Graham Greene was a prolific 20th century English novelist, short-story writer, playwright, and journalist, renowned for his works that explore moral and political ambiguities within the modern world, often through the lens of his Catholic faith.  Some of his most celebrated novels include Brighton Rock, The Power and the Glory, The Heart of The Matter, The End of the Affair, The Quiet American, and Our Man in Havana. In contrast to the somber and serious tone of these works, I chose to read Travels with My Aunt which I believe marked a departure for Greene, a blend of humour, adventure, and social commentary.


The novel follows Henry Pulling, a recently retired bank manager leading a quiet and predictable life in suburban England. Henry, in his early fifties, is not old, but accepts the offer of an earlier than usual retirement. A single man, his only interest is in caring for his dahlias, he does not have an active social life. At the start of the novel, Henry is preparing for his mother's funeral, and he feels a strange excitement, he believes people are always at their best at a funeral and finds himself looking forward to it. His world is turned upside down when he encounters his eccentric Aunt Augusta for the very first time - a memorable introductory line delivered by Aunt Augusta here (“I was once present at a premature cremation”). Following the funeral, Henry begins to spend more time with his aunt, his last remaining relative, and finds that he rather enjoys her company and her many colourful stories. She drops a couple of hints that lead Henry to believe that his deceased mother was not his biological mother but Augusta evades any further probing on the matter. It’s a truth he hopes to get from her eventually. He isn't sure about just how true all her stories are, but after a point he does not seem to care much, all he knows is he enjoys them.

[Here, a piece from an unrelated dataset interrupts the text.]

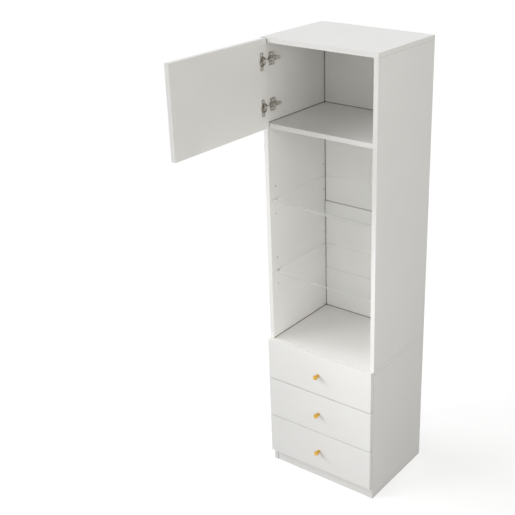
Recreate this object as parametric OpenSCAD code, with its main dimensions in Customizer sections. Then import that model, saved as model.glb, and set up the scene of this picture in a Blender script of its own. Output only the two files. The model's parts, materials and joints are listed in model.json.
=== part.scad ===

A septuagenarian with a zest for life, Augusta does not care for convention and has little patience with moral judgement. Soon, she enlists Henry as companion on her travels. First to Brighton, then to Paris and Istanbul on the Orient Express, and in the final portion of the novel, Henry catches up with her in Paraguay. Far from the peaceful and slow travels one would expect with an old relative, Henry is introduced to a world of intrigue, smuggling, and unconventional relationships. 


He initially resists the experience of travel and how it takes away from his sense of comfort and familiarity (and his dahlias), but then he gradually begins to shed his inhibitions. And eventually, the life of spontaneity and adventure embraced by his irrepressible aunt, seems to him the only way to live and to feel alive. 


(Note: This is a novel of its time and must be read as such, some terms may be out of place in a contemporary context. The dialogue Greene wrote for Wordsworth - a genial man from Sierra Leone who is Aunt Augusta’s roommate and lover in the early part of the novel - can be a bit cringey.)